Peer reviewers confirm EPA has failed to show Pigment Violet 29 doesn’t present unreasonable risk

Richard Denison, Ph.D., is a Lead Senior Scientist.

Late on Friday, EPA quietly posted the final peer review report of the Scientific Advisory Committee on Chemicals (SACC) for pigment violet 29, the first chemical for which EPA issued a draft risk evaluation under the Toxic Substances Control Act (TSCA) as amended in 2016.

No wonder EPA posted it late Friday with no announcement.  The peer reviewers’ report confirms what EDF and others have been saying since release of the draft:  EPA has fallen far short of supporting its sweeping conclusion that the chemical does not present unreasonable risk, including to vulnerable subpopulations.  The report also faults EPA’s use of systematic review, and reiterates that EPA needs to submit its method to the National Academy of Sciences for review. 

While heavy in scientist-speak in places, the report leaves no doubt about its overall conclusion.  On page 19, it states:

The Committee members were in general agreement that the information presented to support the conclusions outlined in the draft risk characterization was not sufficiently robust for this purpose.

The Committee reiterated the data deficiencies that weaken these conclusions, including: 1) inconsistencies in the available physical-chemical properties data and/or lack of high-quality solubility studies in water and octanol, or equivalent tools needed to produce estimates of solubility with sufficiently high confidence to justify their use in establishing exposure potential, 2) lack of details on workplace air monitoring necessary to establishing workplace exposure estimates with confidence, 3) lack of confidence in the readily available animal data’s ability to establish with confidence that PV29 has low hazard via inhalation or dermal pathways, 4) poor justification of uncertainties used and no justification for not using a sub-chronic-to-chronic uncertainty factor, and 5) incomplete descriptions of the level of uncertainty in published information, assumptions used, and the impact of these uncertainties on conclusions.

Over and over again, the Committee urged EPA to obtain more data on physical-chemical properties (including water solubility), releases, exposures and hazards.  Among other things, the Committee stated “Given that no acceptable inhalation toxicity studies are available for PV29, the Committee recommended a properly designed inhalation study” (p. 19).

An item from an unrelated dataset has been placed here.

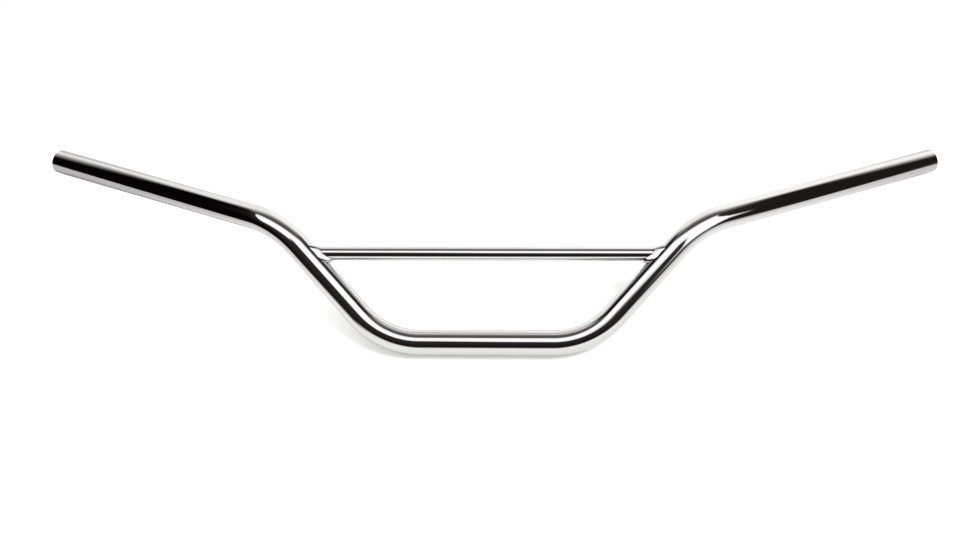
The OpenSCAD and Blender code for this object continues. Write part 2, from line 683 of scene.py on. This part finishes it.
# %% Paint the studio round the bar
def directions(tree):
    """Turn, height and over, in degrees, of the direction in which a ray leaves."""
    axes = tree.node("SeparateXYZ", None, {0: tree.node("TexCoord")})
    x, y, z = (Wire(tree, socket) for socket in axes.socket.node.outputs)
    turn = tree.math("ARCTAN2", x, 0 - y) * math.degrees(1)
    height = tree.math("ARCSINE", z) * math.degrees(1)
    over = tree.math("ARCTAN2", z, 0 - y) * math.degrees(1)
    return turn, height, over


def room_colour(tree, turn, height, over):
    """The dark room, its ceiling, and the white walls and floor further round."""
    floor_edge = 8
    aside = tree.math("ABSOLUTE", turn)
    front = tree.blend(tree.fade(height, -32, 0), room_low, room_front)
    sides = tree.blend(tree.fade(turn, -10, 60), room_left, room_right)
    room = tree.blend(tree.fade(aside, 48, 62), front, sides)
    ceiling = tree.blend(tree.fade(over, 60, 98), dim_ceiling, pale_ceiling)
    pale = tree.blend(tree.fade(turn, -60, 60), pale_left, pale_right)

    ceiling_from = height - 16 * tree.fade(aside, 50, 70)
    colour = tree.blend(tree.fade(ceiling_from, 36, 52), room, ceiling)
    floor_from = 52 - 15 * tree.fade(aside, 0, 50) - 6 * tree.fade(turn, 35, 65)
    colour = tree.blend(tree.fade(0 - height - floor_from, -floor_edge, floor_edge), colour, pale)
    walls_from = aside - 88 + 14 * tree.fade(height, 15, 45) + 4 * tree.fade(turn, 0, 60)
    walls_soft = 56 - 18 * tree.fade(turn, 0, 60)
    walls = tree.fade(tree.math("DIVIDE", walls_from, walls_soft), 0, 1)
    return tree.blend(walls, colour, pale)


def box_mask(tree, turn, height):
    """1 on the soft box, which the camera and a head hide in the middle and which hangs lower right."""
    camera_hides = 3 - 3 * tree.fade(tree.math("ABSOLUTE", turn), 12, 22)
    head_hides = 5 - 5 * tree.fade(tree.math("ABSOLUTE", turn + 9), 2, 9)
    left_rise = 2 - 2 * tree.fade(turn, -24, -8)
    bottom = 4 + camera_hides + head_hides + left_rise - 24 * tree.fade(turn, 14, 38)
    right_end = 58 - 18 * tree.fade(height, 0, 34)
    across = tree.fade(turn, -49, -46) * (1 - tree.fade(turn - right_end, -2, 2))
    return across * tree.fade(height - bottom, -4, 5) * (1 - tree.fade(height, 34, 46))


def studio(world, table_fill):
    """What mirrors see, what lights the matt table, and the white ground behind everything."""
    tree = Tree(world)
    turn, height, over = directions(tree)
    colour = tree.blend(box_mask(tree, turn, height), room_colour(tree, turn, height, over), box_white)
    mirrored = tree.node("Background", None, {"Color": colour, "Strength": 1 / mirror_share})
    fill = tree.node("Background", None, {"Color": (1, 1, 1, 1), "Strength": table_fill})
    ground = tree.node("Background", None, {"Color": (1, 1, 1, 1), "Strength": 1.0})
    to_camera = tree.node("LightPath")
    from_matt = Wire(tree, to_camera.socket.node.outputs["Is Diffuse Ray"])
    lit = tree.node("MixShader", None, {0: from_matt, 1: mirrored, 2: fill})
    seen = tree.node("MixShader", None, {0: to_camera, 1: lit, 2: ground})
    tree.node("OutputWorld", None, {"Surface": seen})
    world.cycles.sampling_method = "NONE"


bpy.context.scene.world = bpy.data.worlds.new("studio")
studio(bpy.context.scene.world, table_fill=1.03)
bpy.context.scene.view_settings.view_transform = "Standard"
print("studio painted")

# %% [markdown]
# A lamp that mirrors don't see adds light to matt surfaces only, from the right, so that the shadows on the
# table fall to the left of the bar.

# %% Light the table
lamp_place = (1.4, -2.2, 1.2)
lamp_aim = Vector((0, 0.05, 0.08))
lamp_size = 1.0
lamp_watts = 62

bpy.ops.object.light_add(type="AREA", location=lamp_place)
lamp = bpy.context.active_object
lamp.name = "table_lamp"
lamp.data.size = lamp_size
lamp.data.energy = lamp_watts
lamp.rotation_euler = (lamp_aim - lamp.location).to_track_quat("-Z", "Y").to_euler()
lamp.visible_glossy = False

With respect to vulnerable subpopulations, the Committee criticized EPA for not “acknowledging in the Evaluation that there are no specific data supporting the determination of hazards or exposures to children or other susceptible populations to support weight of evidence conclusions regarding risk to these susceptible subpopulations” (p. 18).

Similarly, with respect to worker exposures, the Committee noted that EPA had not “clearly acknowledge[d] that there are few data to support a confident conclusion that workers would not be exposed, and therefore, not experience human health hazards via dermal or inhalation routes” (p. 18).

With respect to environmental exposures, the Committee “considered EPA’s characterization of Environmental Releases and Exposures (Section 3.2-3.4) as cursory and dependent upon sweeping generalizations that are often unsubstantiated” (p. 16).   Similarly, with respect to occupational exposures, environmental release characteristics, potentially exposed and susceptible subpopulations, and any conclusions regarding aggregate exposure, the Committee requested that EPA “refrain from making sweeping generalizations especially when based on limited and/or uncertain information regarding physical chemical properties or toxicological testing” (p. 16)

As to EPA’s systematic review, the Committee “encouraged the EPA to proceed with its plan to have the National Academy of Sciences (NAS) conduct a peer review of the TSCA SR protocol as soon as practical” (p. 14).  Despite a commitment by EPA Administrator Andrew Wheeler in early January that EPA would “promptly” initiate the NAS review, EPA has failed to do so.

The Committee pointed to numerous deficiencies in EPA’s systematic review; among other things, it called out that “[d]ata quality criteria are needed to assess the quality of information provided via personal communications and other channels” (p. 14).